--- Stated goal ---
Look at the entries below and reproduce them exactly.

Dataset excerpt:
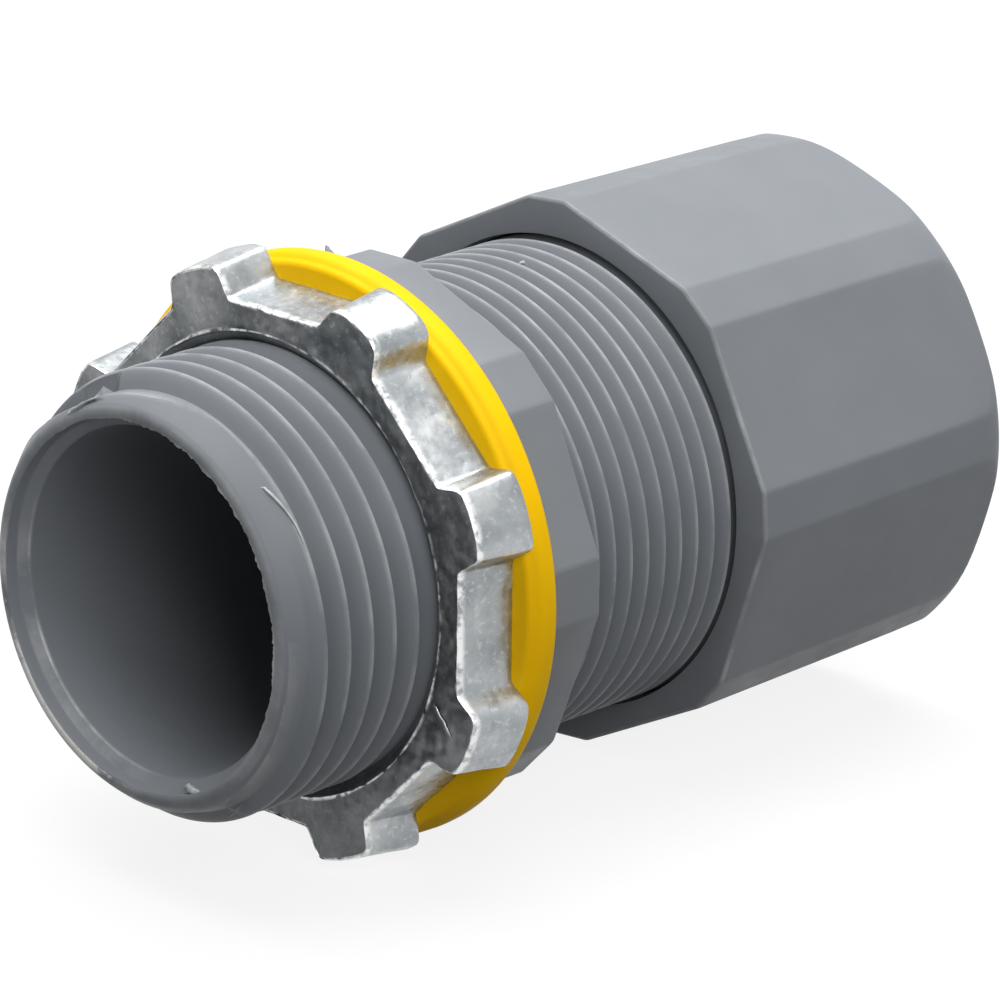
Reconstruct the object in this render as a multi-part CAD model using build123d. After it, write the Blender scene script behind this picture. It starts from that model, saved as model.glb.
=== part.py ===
"""Non-metallic cable connector for a three-quarter inch knockout.

Millimetres. +X runs along the axis from the hub to the gland nut, +Z is up, and the
origin is on the axis in the face of the collar that looks at the enclosure wall.
Thread flanks are left out: a threaded part is modelled at its crests, and the bore
that runs on it at those crests plus the running clearance.
"""

from build123d import *
from math import radians, tan
import os

# Clearances that tie the pieces together
running_clearance = 0.08      # a bore over the thread or shaft that it turns on
seat_clearance = 0.1          # a loose piece in the pocket that holds it

# Hub, which goes through the knockout; its thread size drives the radii of every piece
hub_thread_radius = 13.33
hub_length = 16.3
hub_wall = 2.93
mouth_chamfer_width = 0.75
mouth_chamfer_depth = 1.6
mouth_land_width = 0.8
hub_lead_in_length = 2.0
hub_bore_radius = hub_thread_radius - hub_wall
mouth_radius = hub_bore_radius + mouth_chamfer_width

# Barrel, which carries the gland nut and holds the grommet
barrel_length = 20.25
barrel_step = 1.07            # how far the barrel's thread stands outside the hub's
barrel_wall = 2.5
barrel_lead_in = 0.9
pocket_depth = 9.0
cone_seat_length = 3.0
barrel_thread_radius = hub_thread_radius + barrel_step
pocket_radius = barrel_thread_radius - barrel_wall

# Collar, eight flats with cut corners
collar_thickness = 4.75
collar_step = 1.55            # from the barrel's thread out to the collar's flats
collar_corner_rise = 0.6      # from the radius of the flats to that of the cut corners
collar_turn = -1.0
collar_edge_chamfer = 0.3
collar_across_flats = 2 * (barrel_thread_radius + collar_step)
collar_across_corners = collar_across_flats + 2 * collar_corner_rise

# Sealing washer
washer_width = 4.26
washer_thickness = 2.0
washer_edge_chamfer = 0.4
washer_bore_radius = hub_thread_radius + running_clearance
washer_radius = washer_bore_radius + washer_width

# Locknut, an octagon with a lug on each corner, drafted towards its front
locknut_thickness = 4.0
locknut_wall = 2.59
lug_count = 8
lug_rise = 2.35               # from the octagon's flats out to the middle of a lug's rounded tip
lug_tip_width = 5.0
lug_root_width = 5.9
lug_tip_curve = 9.0           # radius of the tip's arc
lug_corner_chamfer = 0.4
casting_draft = 7.0
locknut_entry_chamfer = 0.55
locknut_turn = 22.5
locknut_bore_radius = hub_thread_radius + running_clearance
locknut_across_flats = 2 * (locknut_bore_radius + locknut_wall)
lug_radius = locknut_across_flats / 2 + lug_rise

# Gland nut
nut_standoff = 13.65          # from the collar to the nut, at rest
nut_length = 22.4
nut_wall = 1.72
nut_corner_rise = 0.725       # from the radius of the flats to that of the cut corners
nut_turn = -4.1
nut_draft = 1.0
nut_edge_chamfer = 0.3
nut_end_chamfer_length = 1.9
nut_end_chamfer_depth = 0.9
nut_exit_wall = 3.8
nut_exit_lip = 4.0            # from the outer edge of the ring's seat in to the cable exit
nut_exit_chamfer = 1.4
nut_entry_chamfer = 0.4
nut_bore_radius = barrel_thread_radius + running_clearance
nut_across_flats = 2 * (nut_bore_radius + nut_wall)
nut_across_corners = nut_across_flats + 2 * nut_corner_rise

# Slip ring and its seat in the gland nut
ring_seat_step = 1.48         # from the nut's bore in to the seat
ring_seat_depth = 1.2
slip_ring_width = 5.3
slip_ring_thickness = 1.0
ring_seat_radius = nut_bore_radius - ring_seat_step
slip_ring_radius = ring_seat_radius - seat_clearance
slip_ring_bore_radius = slip_ring_radius - slip_ring_width
nut_exit_radius = ring_seat_radius - nut_exit_lip

# Grommet
grommet_wall = 5.3
grommet_protrusion = 3.5
grommet_nose_gap = 0.3
grommet_end_chamfer = 0.9
grommet_radius = pocket_radius - seat_clearance
grommet_bore_radius = grommet_radius - grommet_wall

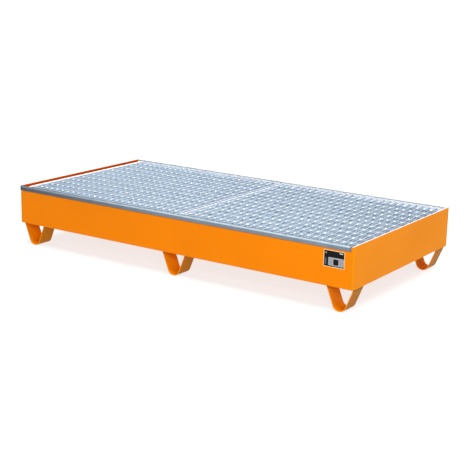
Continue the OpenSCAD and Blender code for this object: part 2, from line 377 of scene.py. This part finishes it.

--- Final answer ---
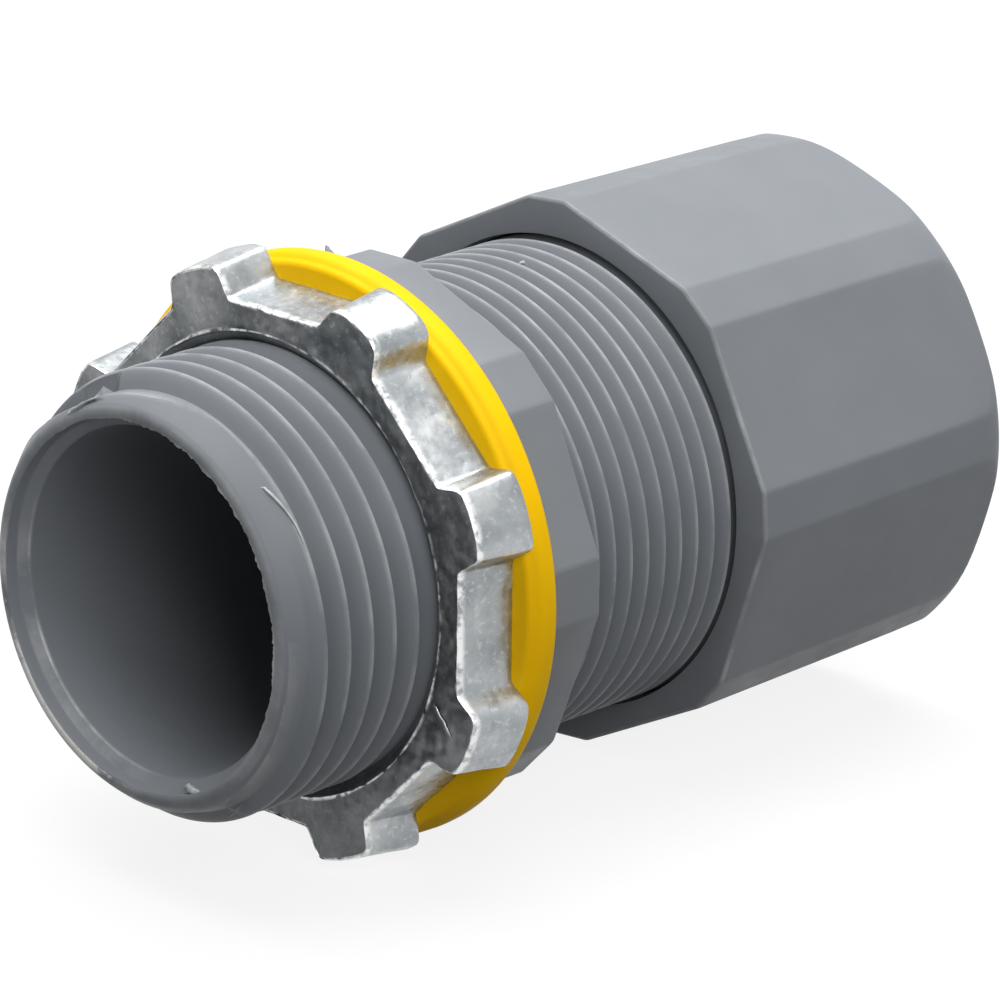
Reconstruct the object in this render as a multi-part CAD model using build123d. After it, write the Blender scene script behind this picture. It starts from that model, saved as model.glb.
=== part.py ===
"""Non-metallic cable connector for a three-quarter inch knockout.

Millimetres. +X runs along the axis from the hub to the gland nut, +Z is up, and the
origin is on the axis in the face of the collar that looks at the enclosure wall.
Thread flanks are left out: a threaded part is modelled at its crests, and the bore
that runs on it at those crests plus the running clearance.
"""

from build123d import *
from math import radians, tan
import os

# Clearances that tie the pieces together
running_clearance = 0.08      # a bore over the thread or shaft that it turns on
seat_clearance = 0.1          # a loose piece in the pocket that holds it

# Hub, which goes through the knockout; its thread size drives the radii of every piece
hub_thread_radius = 13.33
hub_length = 16.3
hub_wall = 2.93
mouth_chamfer_width = 0.75
mouth_chamfer_depth = 1.6
mouth_land_width = 0.8
hub_lead_in_length = 2.0
hub_bore_radius = hub_thread_radius - hub_wall
mouth_radius = hub_bore_radius + mouth_chamfer_width

# Barrel, which carries the gland nut and holds the grommet
barrel_length = 20.25
barrel_step = 1.07            # how far the barrel's thread stands outside the hub's
barrel_wall = 2.5
barrel_lead_in = 0.9
pocket_depth = 9.0
cone_seat_length = 3.0
barrel_thread_radius = hub_thread_radius + barrel_step
pocket_radius = barrel_thread_radius - barrel_wall

# Collar, eight flats with cut corners
collar_thickness = 4.75
collar_step = 1.55            # from the barrel's thread out to the collar's flats
collar_corner_rise = 0.6      # from the radius of the flats to that of the cut corners
collar_turn = -1.0
collar_edge_chamfer = 0.3
collar_across_flats = 2 * (barrel_thread_radius + collar_step)
collar_across_corners = collar_across_flats + 2 * collar_corner_rise

# Sealing washer
washer_width = 4.26
washer_thickness = 2.0
washer_edge_chamfer = 0.4
washer_bore_radius = hub_thread_radius + running_clearance
washer_radius = washer_bore_radius + washer_width

# Locknut, an octagon with a lug on each corner, drafted towards its front
locknut_thickness = 4.0
locknut_wall = 2.59
lug_count = 8
lug_rise = 2.35               # from the octagon's flats out to the middle of a lug's rounded tip
lug_tip_width = 5.0
lug_root_width = 5.9
lug_tip_curve = 9.0           # radius of the tip's arc
lug_corner_chamfer = 0.4
casting_draft = 7.0
locknut_entry_chamfer = 0.55
locknut_turn = 22.5
locknut_bore_radius = hub_thread_radius + running_clearance
locknut_across_flats = 2 * (locknut_bore_radius + locknut_wall)
lug_radius = locknut_across_flats / 2 + lug_rise

# Gland nut
nut_standoff = 13.65          # from the collar to the nut, at rest
nut_length = 22.4
nut_wall = 1.72
nut_corner_rise = 0.725       # from the radius of the flats to that of the cut corners
nut_turn = -4.1
nut_draft = 1.0
nut_edge_chamfer = 0.3
nut_end_chamfer_length = 1.9
nut_end_chamfer_depth = 0.9
nut_exit_wall = 3.8
nut_exit_lip = 4.0            # from the outer edge of the ring's seat in to the cable exit
nut_exit_chamfer = 1.4
nut_entry_chamfer = 0.4
nut_bore_radius = barrel_thread_radius + running_clearance
nut_across_flats = 2 * (nut_bore_radius + nut_wall)
nut_across_corners = nut_across_flats + 2 * nut_corner_rise

# Slip ring and its seat in the gland nut
ring_seat_step = 1.48         # from the nut's bore in to the seat
ring_seat_depth = 1.2
slip_ring_width = 5.3
slip_ring_thickness = 1.0
ring_seat_radius = nut_bore_radius - ring_seat_step
slip_ring_radius = ring_seat_radius - seat_clearance
slip_ring_bore_radius = slip_ring_radius - slip_ring_width
nut_exit_radius = ring_seat_radius - nut_exit_lip

# Grommet
grommet_wall = 5.3
grommet_protrusion = 3.5
grommet_nose_gap = 0.3
grommet_end_chamfer = 0.9
grommet_radius = pocket_radius - seat_clearance
grommet_bore_radius = grommet_radius - grommet_wall

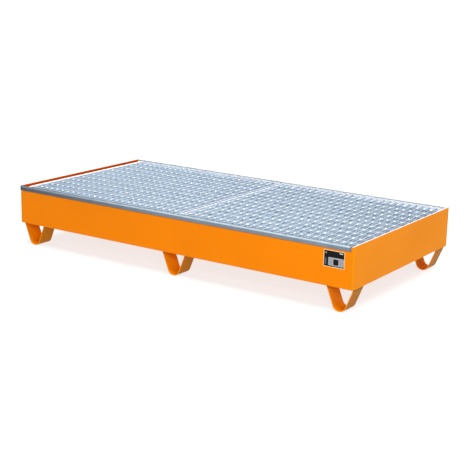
Continue the OpenSCAD and Blender code for this object: part 2, from line 377 of scene.py. This part finishes it.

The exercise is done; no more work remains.